From Santa Fe to the old railhead town of Las Vegas, New Mexico, you curl around the southern tip of the Sangre de Cristos, the "Blood of Christ" mountain range immortalized by songwriter Paul Simon in "Hearts and Bones." But once you cut off I-25 at Springer and head due east across the plain toward Dodge City, you're faced with 300 miles of lonely cattle ranches and only slightly less lonely small towns. Each has its elevator. Each is proudly picked out by a faded sign indicating, for example, that its high school seven-a-side football team was the regional champion in 1985. Only the "Wizard of Oz" Museum in Liberal, Kansas, and the signpost in Kinsley, Kansas, indicating 1561 miles to San Francisco in one direction and 1561 miles to New York in the other, show awareness of a world beyond the endless plains.
It was May 1999 and I was driving my wife's Land Cruiser, its capacious maw stuffed with recording gear, to Kansas' "Crossroads of America," Salina, for the second time to make a recording for eventual release as a Stereophile CD (available for purchase on our Recordings page).
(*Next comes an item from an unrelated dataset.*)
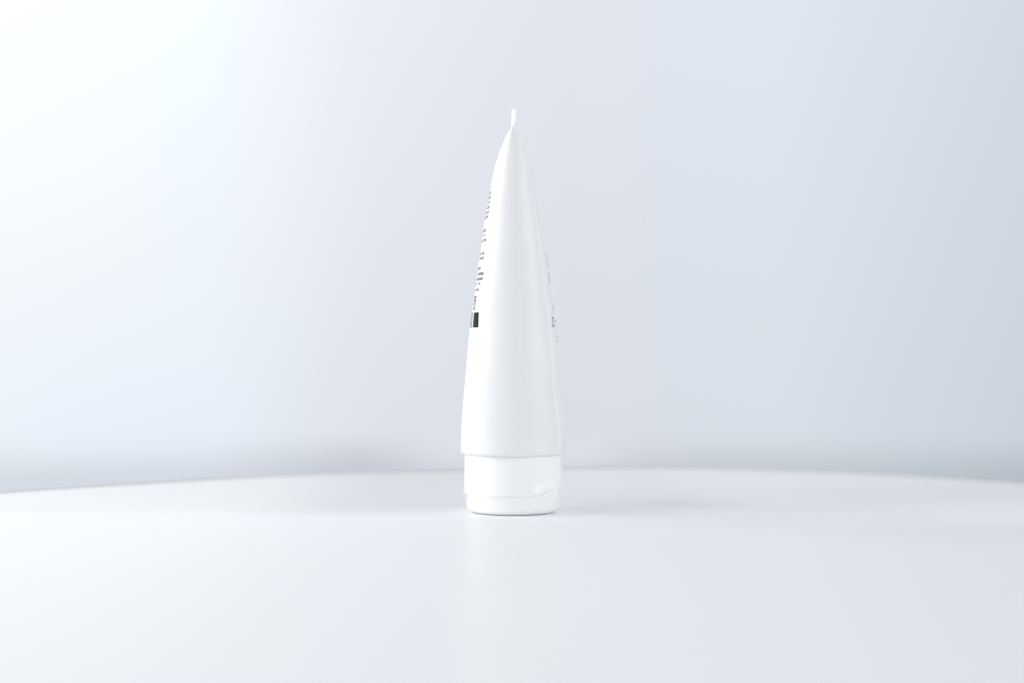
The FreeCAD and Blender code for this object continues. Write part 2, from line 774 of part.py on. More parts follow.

Clarinetist and audiophile Antony Michaelson and a string quartet he had assembled for the project had spent a week rehearsing in New Hampshire, and were driving westward from Kansas City in a rented van. The plan was for the two vehicles to arrive simultaneously in Salina on Sunday evening so we could spend the next two days at Chad Kassem's Blue Heaven Studios recording the Brahms and Mozart Clarinet Quintets.
The last couple of hours of the 650-mile drive, the countryside was eerily like England, with rolling grass-covered hills, though the interspersed fields were ripe with ruddy sorghum rather than golden wheat. I turned into the parking lot of Salina's Holidome hotel at exactly 7:30pm and pulled up next to a Dodge van.
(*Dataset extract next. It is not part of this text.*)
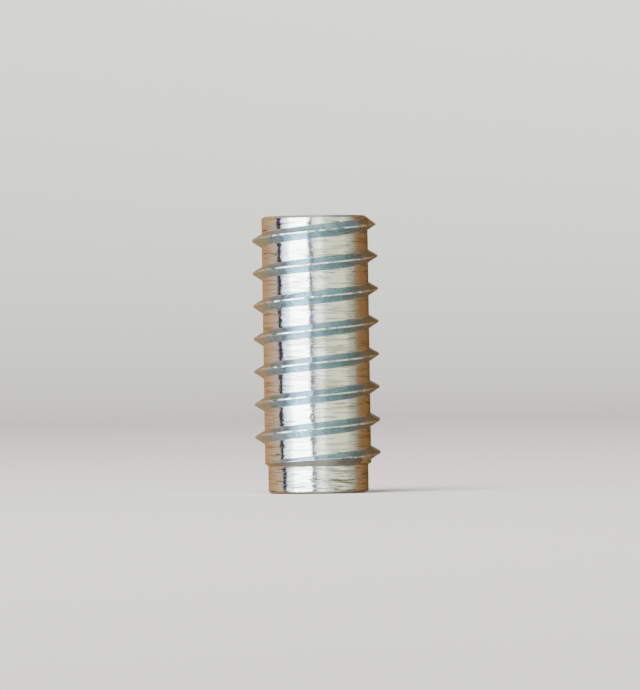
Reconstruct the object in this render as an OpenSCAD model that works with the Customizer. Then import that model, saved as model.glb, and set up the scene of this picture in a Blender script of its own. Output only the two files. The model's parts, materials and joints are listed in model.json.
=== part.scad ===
// Threaded steel insert for wood, one turned piece, in millimetres.
// It stands on its plain end: the origin is the centre of that face, and +Z runs to the drive end.

/* [Body] */
// Overall length
insert_len = 25.4; // [14:0.1:40]
// Diameter of the body between the turns of the outer thread
body_d = 9.75; // [9.3:0.05:14]
// Length of the plain end that guides the insert into its hole
pilot_len = 2.55; // [1:0.05:6]
// How far the plain end lies inside the body's surface
pilot_step = 0.275; // [0.05:0.025:0.4]
// Width of the bevels round the two end faces
end_bevel = 0.28; // [0.2:0.02:0.4]

/* [Outer thread] */
// Height of the ridge above the body
ridge_height = 0.875; // [0.3:0.025:2]
// Distance from one turn to the next
outer_pitch = 3; // [2:0.1:6]
// Width of the flat on the crest
crest_flat = 0.12; // [0.06:0.02:0.4]
// Angle of the flanks, the shoulder and the bevels, from the end face
flank_angle = 32; // [15:1:40]
// Height of the lowest crest at the front
crest_start = 2.95; // [1:0.05:6]
// Straight segments in one turn
turn_segments = 48; // [24:4:72]

/* [Screw hole] */
// Outside diameter of the screw that the insert takes
screw_d = 6.35; // [4:0.05:7]
// Pitch of that screw
screw_pitch = 1.27; // [0.7:0.01:1.5]

/* [Drive socket] */
// Room for the screw between the flats of the hex socket
screw_clearance = 0.1; // [0.05:0.05:0.3]
// Depth of the socket
socket_depth = 7; // [3:0.1:10]
// How far the bevel at the socket's mouth reaches past its corners
mouth_reach = 0.1; // [0.05:0.05:0.4]

/* [Hidden] */
$fn = 96;

slope = tan(flank_angle);
body_r = body_d / 2;
pilot_r = body_r - pilot_step;
face_r = body_r - end_bevel;
crest_r = body_r + ridge_height;

screw_r = screw_d / 2;
// The hole is bored to the screw's diameter less its pitch, which leaves the crests of the thread.
hole_r = (screw_d - screw_pitch) / 2;
hole_bevel = screw_r - hole_r;

flats_r = screw_r + screw_clearance / 2;
corner_r = flats_r / cos(30);
// The bevel at the mouth takes no more than half of the end face outside the corners.
mouth_r = min(corner_r + mouth_reach, (corner_r + face_r) / 2);
socket_floor = insert_len - socket_depth;

// The root of the ridge lies inside the body, so that the two are one solid.
root_r = body_r - end_bevel / 2;
// Strip of plain body between the bevels and the trimmed ends of the ridge
plain_strip = 0.05;
// The crest runs down to this far above the root at both ends of the ridge.
runout = 0.05;
// Cuts run this far past the faces that they open.
overrun = 1;

// Height where each end cone, which trims the ridge, would meet the crest
lower_trim_z = pilot_len + pilot_step * slope + plain_strip + ridge_height * slope;
upper_trim_z = insert_len - end_bevel * slope - plain_strip - ridge_height * slope;

// Height of the crest's middle at a step round the thread, if it isn't trimmed
function crest_z(step) = crest_start + outer_pitch * step / turn_segments;
// Axial length that each cone trims off the ridge there
function lower_trim(step) = max(0, lower_trim_z - crest_z(step) + crest_flat / 2);
function upper_trim(step) = max(0, crest_z(step) + crest_flat / 2 - upper_trim_z);
// Radius of the crest that is left
function tip_r(step) = crest_r - (lower_trim(step) + upper_trim(step)) / (2 * slope);

// Section of the ridge at a step: two corners at the root and two at the crest
function ridge_section(step) =
    let (
        angle = 360 * step / turn_segments - 90,
        lower_z = crest_z(step) - crest_flat / 2 + lower_trim(step),
        upper_z = crest_z(step) + crest_flat / 2 - upper_trim(step),
        tip = tip_r(step),
        corners = [
            [root_r, lower_z - (crest_r - root_r) * slope],
            [tip, lower_z - (crest_r - tip) * slope],
            [tip, upper_z + (crest_r - tip) * slope],
            [root_r, upper_z + (crest_r - root_r) * slope]
        ]
    )
    [for (c = corners) [c[0] * cos(angle), c[0] * sin(angle), c[1]]];

// Right-hand helical ridge, from where it rises out of the body to where it sinks back
module thread_ridge() {
    n = 4;
    last_step = ceil(insert_len / outer_pitch) * turn_segments;
    steps = [for (s = [-turn_segments:last_step]) if (tip_r(s) > root_r + runout) s];
    points = [for (s = steps) each ridge_section(s)];
    last = len(points) - n;
    sides = [
        for (i = [0:n:last - n], j = [0:n - 1])
            let (a = i + j, b = i + (j + 1) % n)
            each [[a, b, b + n], [a, b + n, a + n]]
    ];
    start_cap = [for (j = [n - 1:-1:0]) j];
    end_cap = [for (j = [0:n - 1]) last + j];
    polyhedron(points, concat([start_cap], sides, [end_cap]), convexity = 10);
}

// Body without its thread: plain end, shoulder and bevelled ends
module turned_body() {
    rotate_extrude()
        polygon([
            [0, 0],
            [pilot_r - end_bevel, 0],
            [pilot_r, end_bevel * slope],
            [pilot_r, pilot_len],
            [body_r, pilot_len + pilot_step * slope],
            [body_r, insert_len - end_bevel * slope],
            [face_r, insert_len],
            [0, insert_len]
        ]);
}

// Through hole for the screw, countersunk to the screw's diameter at both mouths
module screw_hole() {
    translate([0, 0, -overrun])
        cylinder(h = insert_len, r = hole_r);
    translate([0, 0, -overrun])
        cylinder(h = hole_bevel + overrun, r1 = screw_r + overrun, r2 = hole_r);
    translate([0, 0, socket_floor - hole_bevel])
        cylinder(h = hole_bevel, r1 = hole_r, r2 = screw_r);
}

// Hex socket that the driving key turns and the screw passes through
module drive_socket() {
    mouth_h = mouth_r - flats_r;
    translate([0, 0, socket_floor])
        cylinder(h = socket_depth + overrun, r = corner_r, $fn = 6);
    translate([0, 0, insert_len - mouth_h])
        cylinder(h = mouth_h + overrun, r1 = flats_r, r2 = mouth_r + overrun);
}

module insert() {
    color("silver")
        difference() {
            union() {
                turned_body();
                thread_ridge();
            }
            screw_hole();
            drive_socket();
        }
}

insert();
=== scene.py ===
import json
from math import cos, pi, radians, sin, tan

import bmesh
import bpy
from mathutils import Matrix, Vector

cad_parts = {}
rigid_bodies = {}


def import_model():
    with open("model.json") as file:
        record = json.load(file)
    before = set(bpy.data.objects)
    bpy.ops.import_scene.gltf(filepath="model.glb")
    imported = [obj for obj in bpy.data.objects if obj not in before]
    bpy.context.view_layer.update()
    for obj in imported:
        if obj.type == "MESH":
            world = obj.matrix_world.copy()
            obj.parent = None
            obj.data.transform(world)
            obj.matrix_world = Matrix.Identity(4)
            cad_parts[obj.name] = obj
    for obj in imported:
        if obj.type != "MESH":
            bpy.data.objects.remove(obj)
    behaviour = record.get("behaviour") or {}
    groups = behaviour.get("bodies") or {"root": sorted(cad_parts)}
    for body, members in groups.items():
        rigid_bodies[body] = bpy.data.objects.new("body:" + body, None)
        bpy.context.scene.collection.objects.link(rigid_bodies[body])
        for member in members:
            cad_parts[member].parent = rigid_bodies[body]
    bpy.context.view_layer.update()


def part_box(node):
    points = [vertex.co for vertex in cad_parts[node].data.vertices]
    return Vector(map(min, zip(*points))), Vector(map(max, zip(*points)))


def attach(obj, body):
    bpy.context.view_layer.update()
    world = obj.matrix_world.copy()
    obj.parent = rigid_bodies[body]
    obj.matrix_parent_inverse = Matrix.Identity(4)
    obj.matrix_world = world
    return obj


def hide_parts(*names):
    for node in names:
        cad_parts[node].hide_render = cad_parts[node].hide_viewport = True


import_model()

mm = 0.001
weld = mm / 1000                # points closer than this become one
cutTolerance = mm / 10000

lowCorner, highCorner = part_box("insert")
insertLength = highCorner.z - lowCorner.z
crestRadius = (highCorner.x - lowCorner.x) / 2


# small helpers for modelling

def deselectAll():
    if bpy.context.mode != "OBJECT":
        bpy.ops.object.mode_set(mode="OBJECT")
    bpy.ops.object.select_all(action="DESELECT")


def workOn(piece):
    deselectAll()
    piece.select_set(True)
    bpy.context.view_layer.objects.active = piece


def roundCorners(corners):
    # corners are (radius, height, rounding, arc steps); gives plain points with the arcs filled in
    points = []
    for i, (r, z, rounding, steps) in enumerate(corners):
        corner = Vector((r, 0, z))
        if rounding == 0:
            points.append(corner)
            continue
        back = (Vector((corners[i - 1][0], 0, corners[i - 1][1])) - corner).normalized()
        ahead = (Vector((corners[i + 1][0], 0, corners[i + 1][1])) - corner).normalized()
        half = back.angle(ahead) / 2
        centre = corner + (back + ahead).normalized() * rounding / sin(half)
        start = corner + back * rounding / tan(half) - centre
        end = corner + ahead * rounding / tan(half) - centre
        sweep = start.angle(end)
        for step in range(steps + 1):
            part = step / steps
            arm = (start * sin((1 - part) * sweep) + end * sin(part * sweep)) / sin(sweep)
            points.append(centre + arm)
    return points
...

I heard a woman's voice: "How will we know when the English guy from Santa Fe has gotten here?"
I wound down the window. "I'm here. Let's go eat at Russell's Diner."—John Atkinson
Capturing the Sound
I had first made a recording in the superb acoustic of Blue Heaven Studios in the summer of 1998, when acoustic bass guitarist Jerome Harris and his Quintet had laid down some blistering jazz for Stereophile's Rendezvous CD (STPH013-2). So when Antony Michaelson and I were discussing the possibility of my recording him in some of the pinnacles of the clarinet repertoire, it seemed a no-brainer to return to Kansas.
As I have written before, the decision about where to record a project is fundamental to the ultimate sound quality, and there was no doubt in my mind that what was once Salina's First Christian Church would provide sympathetic support for these intimate chamber works. In addition, the facts that there was a fully equipped control room at the back of the nave, and that the church building was wired for analog and digital audio, and video, would make this bout of location recording less stressful than the usual routine, in which all equipment must be shipped in, set up, then torn down, packed up, and shipped out again.
The next decision concerned the microphones. As always, my main pickup would be the spaced pair of B&K (now DPA) 4006 omnis that have been featured on the majority of Stereophile's recording projects. I readily admit that the imaging produced by spaced microphones is not particularly stable, with a tendency for off-center sources to be located farther to the sides of the stage than is strictly accurate. However, omnidirectional mikes have superbly extended low frequencies and a coloration-free midrange. The sonic picture these Danish mikes would capture would be fundamentally true to the characters of the instruments and of the acoustic space.
Also, as in many of my previous recordings, I would supplement the 4006es with a centrally placed, quasi-coincident pair of directional mikes. While such mikes tend to have lightweight lows when used distant from the sound sources, they can capture quite a sharply defined soundstage. Intrigued by some superb recordings I had heard that had been made with large-capsule capacitor mikes, I decided to use a pair of Neumann M147 cardioid microphones. Though the M147 uses a tube, it has a very low noise floor, meaning that it would work well in this application. The Neumann also has a slight rise in its response in the presence region, which would give it useful "reach."